My husband teased me for saying The National Debt: A Short History by Martin Slater was a rattling good read, but it is. Published in late May, it puts the ‘austerity’ debate in illuminating context.

This is the UK’s national debt we’re talking about, and the book starts in the Middle Ages and ends at the financial crisis. For government debt is about high politics, from the needs of feudal monarchs to fund armies increasingly consisting of mercenaries to the long battles – in the Civil War, literal battles – over the respective powers of monarch and Parliament, to the effective private sector default in 2008 that led to banks being bailed out with the government borrowing to purchase bank equity of uncertain future value.

The history is delivered with a light touch and nice anecdotes. For instance, income tax was so hated than both times it was scrapped after its early, temporary introduction – all the records were destroyed, by immersion in water in 1802 and by burning in 1815. It turned out, however, that there was an official called the Remembrancer whose job was to keep a copy of all government financial records. This post was so obscure, that nobody had noticed and the copies were found many years later. (Created in 1154, the post still exists. What a great job title.)

There are boxes on famous economists’ views of the National Debt – including Karl Marx, who like all the others frowned on public indebtedness. He noted that most institutions in Britain were ‘Royal’ but the debt was ‘National’: another way working people had to support, through taxes to pay the interest, the rentier classes.

I learned that the founding President of the Royal Economic Society (no, not ‘National’) was an economist I’ve never heard of: George, Viscount Goschen, whom Slater describes as “perhaps one of the most economically literate Chancellors of the Exchequer to hold office before the late 20th century.” He wrote text books, encouraged the expansion of the universities, and was also President of the Royal Statistical Society.

The book ends with a (painlessly) theoretical section setting out a very clear explanation of debt sustainability. It does involve two equations, but even the most algebra-averse reader will be able to cope. The history behind the upward-ratchet of the net debt to GDP ratio makes it all too apparent that usually governments treat their purchases of assets (such as bridges or nationalised corporations) as capital expenditure but their sales of assets as current revenue, available to be spent on political priorities.
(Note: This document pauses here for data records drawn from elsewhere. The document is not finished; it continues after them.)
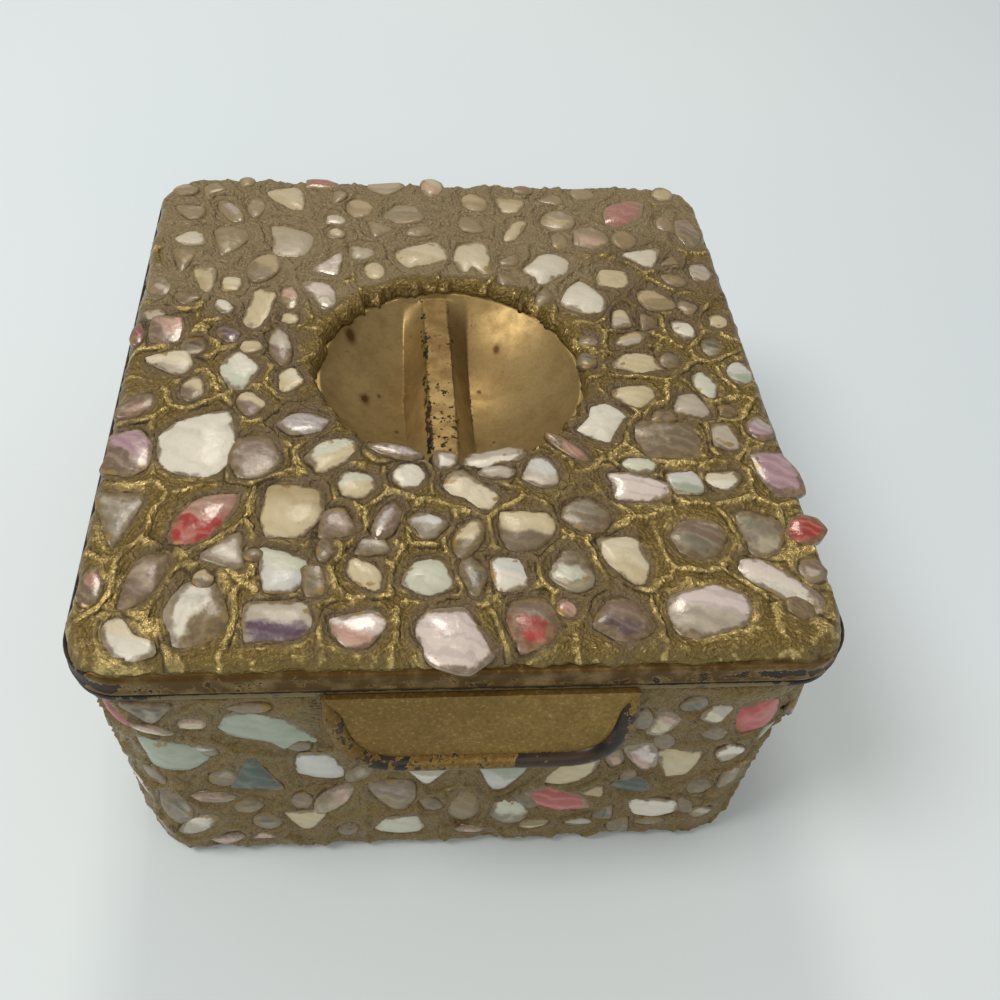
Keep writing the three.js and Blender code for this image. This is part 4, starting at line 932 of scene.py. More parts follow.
def buildTinBody():
    neck, corner, sheet = tin["neckInset"], tin["lidCorner"], tin["sheet"]
    seat, bead = tin["seat"], tin["beadHeight"]
    base = neck + tin["wallTaper"]
    foot = tin["baseRound"]
    rings = []
    for angle in range(0, 91, 15):
        turn = math.radians(angle)
        inward = foot * (1 - math.sin(turn))
        rings.append(ringOf(base + inward, tin["wallCorner"] - inward, foot * (1 - math.cos(turn))))
    rings.append(ringOf(neck, tin["wallCorner"], seat - bead))
    for angle in range(0, 181, 30):
        turn = math.radians(angle)
        z = seat - bead / 2 - bead / 2 * math.cos(turn)
        out = tin["beadShy"] + 0.35 * (1 - math.sin(turn))
        rings.append(ringOf(out, corner - out, z))
    rings += [ringOf(neck, corner - neck, seat), ringOf(neck, corner - neck, seat + tin["neckHeight"])]
    rings += [ringOf(neck + sheet, corner - neck - sheet, seat + tin["neckHeight"])]
    rings += [ringOf(neck + sheet, corner - neck - sheet, seat - sheet)]
    rings += [ringOf(neck + sheet, tin["wallCorner"] - sheet, seat - bead)]
    rings += [ringOf(base + sheet, tin["wallCorner"] - sheet, foot), ringOf(base + foot, tin["wallCorner"] - foot, sheet)]
    count = len(rings[0])
    points = np.concatenate(rings)
    faces = gridFaces(len(rings), count)
    faces.append(list(reversed(range(count))))
    faces.append([len(points) - count + i for i in range(count)])
    onBead = (np.abs(points[:, 2] - seat + bead / 2) < bead / 2 + 0.05) & (np.hypot(*(points[:, :2] / [tin["halfWidth"], tin["halfDepth"]]).T) > 0.95)
    rubbed = 0.34 * (1 - smoothStep(36, 50, np.abs(points[:, 0])))
    scuffed = np.where(onBead & (points[:, 2] < seat - 0.2), rubbed, 0.0)
    return meshPiece("tin_body_japanned", points, faces, {"scuffed": scuffed}, 40)


tab = {"roll": 2.9, "sheet": 0.8, "corner": 7.2, "leftNarrowing": 3.6, "rightNarrowing": 1.8, "lean": 2.0, "drop": 12.6, "proud": 0.5, "rise": 1.0, "thinning": 4.5,
       "steps": 150, "levels": 14, "around": 16}


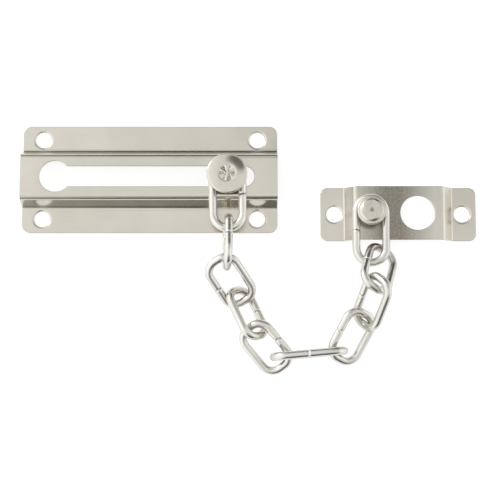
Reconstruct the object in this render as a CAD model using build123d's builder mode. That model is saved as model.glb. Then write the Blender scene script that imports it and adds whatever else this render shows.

For sustainablility, the government’s primary surplus of tax revenue less current spending, relative to the size of the economy, needs to be at least as big as the debt to GDP ratio, multiplied by the gap between the interest rate and growth rate (remember Piketty‘s famous r>g inequality). A higher growth rate is always the deus ex machina hoped for by governments struggling with high debt and interest payments. Currently, the UK’s national debt would start to decline (relative to GDP) with a modest 0.9% of GDP primary surplus, but that is quite a turnaround from the present deficit.

As Slater says, however, it is not straightforward to decide what the optimal level of the debt ratio would be; there is probably no better option than waiting for growth to do the job. The book concludes with a plea for a more comprehensive accounting for the government’s finances; the experimental whole of government accounts go a long way toward including other obligations that will fall on future taxpayers. Even these do not include non-legally binding future payments – such as state pensions or the NHS – while future PFI obligations are included as notes but are not in the figures. The politics of national debt are not going to get any easier.